Esta fenomenologia da destruição do vínculo humano – que um autor contra-revolucionário, Joseph de Maistre, já tinha detectado na revolução francesa – é uma forma de realização do niilismo. Estamos perante a destruição de todos os valores que, até àquele momento, tinham ordenado a vida humana. Esta destruição é obra do terror político, mas também da impotência da nova ordem para responder aos problemas colocados pela natureza através da penúria alimentar. Esta descrição fenomenológica da destruição do vínculo social é, por outro lado, uma espécie de epopeia, na qual os protagonistas, arrastados pela enxurrada da história, lutam, apesar de tudo, para manterem as qualidades humanas que, desde há muito, consideramos virtuosas. E é aqui que, apesar da situação terrível em que se vive, que o narrador, nas últimas linhas da obra, assinala o começo da primavera. Ela marca um tempo de ressurreição e de esperança, embora de uma esperança muito mitigada, como podemos ler no último parágrafo do romance:

A noite já caiu. O melro calou-se. Ao amanhecer, volta a cantar… Vamos ouvi-lo – pela última vez.

Ivan Chmeliov (1915). O Sol dos Mortos. Lisboa: Relógio d’Água. Tradução de Filipe Guerra e Nina Guerra.

terça-feira, 30 de agosto de 2016

Lev Tolstói, A Sonata de Kreutzer


O que surpreende na novela de Tolstoi, A Sonata de Kreutzer (geralmente, o título é A Sonata a Kreutzer), será menos o tema tratado - o ciúme - que a questão da confissão e as implicações que esta possui. Aparentemente, tudo gira em torno da vida de um casal que, desde muito cedo, descobre a tensão entre o prazer físico que proporcionavam um ao outro e a insuportabilidade da vida comum. Nesta tensão, o ciúme do homem tem um papel preponderante. A estratégia narrativa da novela assenta no relato da confissão, feita numa viagem de comboio, do protagonista ao narrador. Todo o relato é um exercício confessional, onde a alma torturada do que se confessa se exterioriza e se mostra numa tentativa para alcançar a verdade dos seus actos (desde as cenas de ciúme até ao assassinato da mulher).

Apesar de juridicamente absolvido (um crime de honra ainda permitido naqueles dias), o espírito do homem sente uma compulsão terrível para a exteriorização.

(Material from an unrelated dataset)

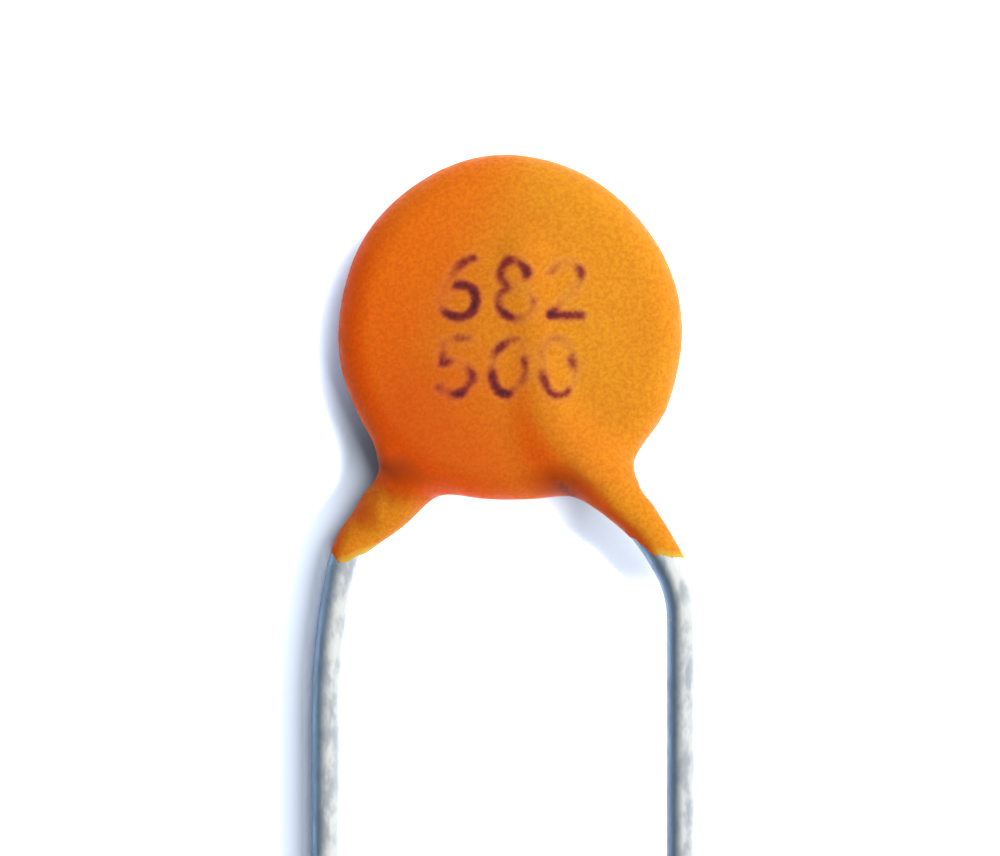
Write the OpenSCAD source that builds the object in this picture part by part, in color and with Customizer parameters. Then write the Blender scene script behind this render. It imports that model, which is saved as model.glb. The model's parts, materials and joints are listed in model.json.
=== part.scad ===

A confissão não é, pelo menos em primeiro lugar, a busca de uma absolvição ou de uma compreensão de outrem. Ela é a objectivação da vida, o torná-la exterior para a poder captar na sua realidade objectiva. Confessar-se é projectar para fora de si aquilo que é do foro íntimo, trazê-lo para o espaço público, aliená-lo da vida interior, para o poder captar sossegadamente - não por acaso, o protagonista adormece após a confissão - e, no estranhamento assim conquistado, afastar de si uma parte de si.

O génio de Tolstoi evidencia-se, nesta novela, de múltiplas maneiras, desde a descrição das cenas de ciúme até à caracterização das personagens, passando pela exposição das concepções ideológico-sociais daquele que se confessa. O mais interessante, porém, é o jogo da confissão estar assente todo ele na não confissão. Na hora da morte, no momento em que o protagonista esperava a confissão da mulher, do reconhecimento que teria havido uma traição e que tudo aquilo não era apenas o fruto de uma imaginação exacerbada, ela não o faz. O segredo - mesmo que fosse o segredo de não haver qualquer segredo - não foi revelado, ficou fechado na vida íntima da mulher, e nem mesmo a iminência da morte a conduziu à necessidade de se exteriorizar num acto confessional.

Publicidade e intimidade confrontam-se, deste modo, na novela de Tolstoi, como modos eminentemente diferenciados de conviver consigo mesmo. A confissão é uma invenção masculina e responde a essa necessidade de publicar para suportar, e suportar porque compreende aquilo que agora se tornou público e estranho. A razão justifica, apaga e apazigua. Na mulher tudo é mais secreto, tudo fica fechado no coração. E isto apenas pelo motivo de que a verdade, a sua verdade, é irrevelável. Não porque a queira ocultar, mas porque não há maneira de a tornar pública. A verdade masculina é sempre confessável; a feminina é sempre secreta. Os homens até a vida íntima precisam de torná-la exterior. As mulheres, mesmo as mulheres públicas, só possuem vida interior.

Lev Tolstói (2007), A Sonata de Kreutzer. Lisboa: Relógio d'Água. Tradução de Filipe Guerra e Nina Guerra.